--- Recorded information ---
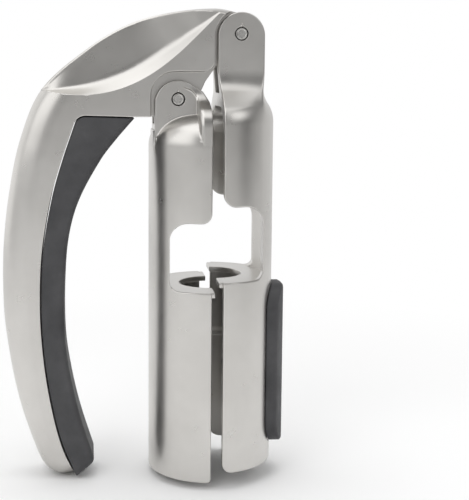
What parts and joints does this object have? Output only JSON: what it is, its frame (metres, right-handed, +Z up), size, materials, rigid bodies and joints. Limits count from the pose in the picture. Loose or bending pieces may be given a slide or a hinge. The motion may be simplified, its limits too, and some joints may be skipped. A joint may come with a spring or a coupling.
{
  "type": "champagne opener",
  "caption": "Metal sparkling-wine cork puller: two half-shell jaws that close round a bottle's neck, hung on a cranked lever whose curved handle has a black rubber finger grip.",
  "frame": {"origin": "middle of the footprint, at the height of the handle's tip, the lowest point", "axes": "+Z up along the closed jaws, +X from the handle to the rear jaw, +Y from the pictured side to the back; the opener is the same on both sides of the XZ plane but for the rivets"},
  "size_m": [0.0854, 0.0372, 0.1413],
  "materials": {
    "satin_nickel": "satin nickel plate on a smooth casting",
    "black_rubber": "matte, soft to the touch",
    "polished_steel": "polished rivet end"
  },
  "bodies": {
    "rear_shell": {"rear_jaw": "satin_nickel", "rear_jaw_pad": "black_rubber", "upper_pivot_pin": "polished_steel"},
    "lever": {"lever_body": "satin_nickel", "lever_grip": "black_rubber", "lower_pivot_pin": "polished_steel"},
    "front_shell": {"front_jaw": "satin_nickel"}
  },
  "joints": [
    {"name": "lever_swing", "type": "hinge", "parent": "rear_shell", "child": "lever", "pos_m": [0.02826, 0, 0.1337], "axis": [0, 1, 0], "range_deg": [0, 75]},
    {"name": "front_jaw_swing", "type": "hinge", "parent": "lever", "child": "front_shell", "pos_m": [0.00976, 0, 0.1147], "axis": [0, 1, 0], "range_deg": [0, 6.5]}
  ]
}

--- Task to complete ---
Restate the whole listing exactly.

--- Complete output ---
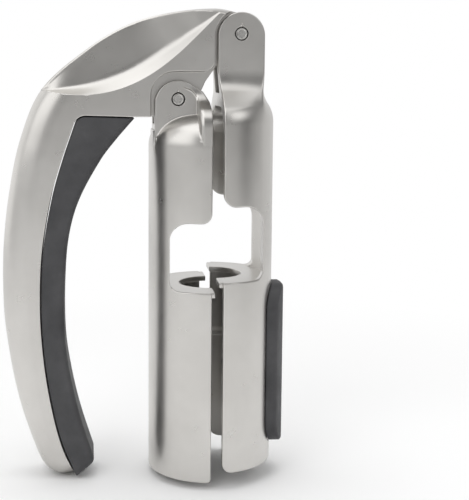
What parts and joints does this object have? Output only JSON: what it is, its frame (metres, right-handed, +Z up), size, materials, rigid bodies and joints. Limits count from the pose in the picture. Loose or bending pieces may be given a slide or a hinge. The motion may be simplified, its limits too, and some joints may be skipped. A joint may come with a spring or a coupling.
{
  "type": "champagne opener",
  "caption": "Metal sparkling-wine cork puller: two half-shell jaws that close round a bottle's neck, hung on a cranked lever whose curved handle has a black rubber finger grip.",
  "frame": {"origin": "middle of the footprint, at the height of the handle's tip, the lowest point", "axes": "+Z up along the closed jaws, +X from the handle to the rear jaw, +Y from the pictured side to the back; the opener is the same on both sides of the XZ plane but for the rivets"},
  "size_m": [0.0854, 0.0372, 0.1413],
  "materials": {
    "satin_nickel": "satin nickel plate on a smooth casting",
    "black_rubber": "matte, soft to the touch",
    "polished_steel": "polished rivet end"
  },
  "bodies": {
    "rear_shell": {"rear_jaw": "satin_nickel", "rear_jaw_pad": "black_rubber", "upper_pivot_pin": "polished_steel"},
    "lever": {"lever_body": "satin_nickel", "lever_grip": "black_rubber", "lower_pivot_pin": "polished_steel"},
    "front_shell": {"front_jaw": "satin_nickel"}
  },
  "joints": [
    {"name": "lever_swing", "type": "hinge", "parent": "rear_shell", "child": "lever", "pos_m": [0.02826, 0, 0.1337], "axis": [0, 1, 0], "range_deg": [0, 75]},
    {"name": "front_jaw_swing", "type": "hinge", "parent": "lever", "child": "front_shell", "pos_m": [0.00976, 0, 0.1147], "axis": [0, 1, 0], "range_deg": [0, 6.5]}
  ]
}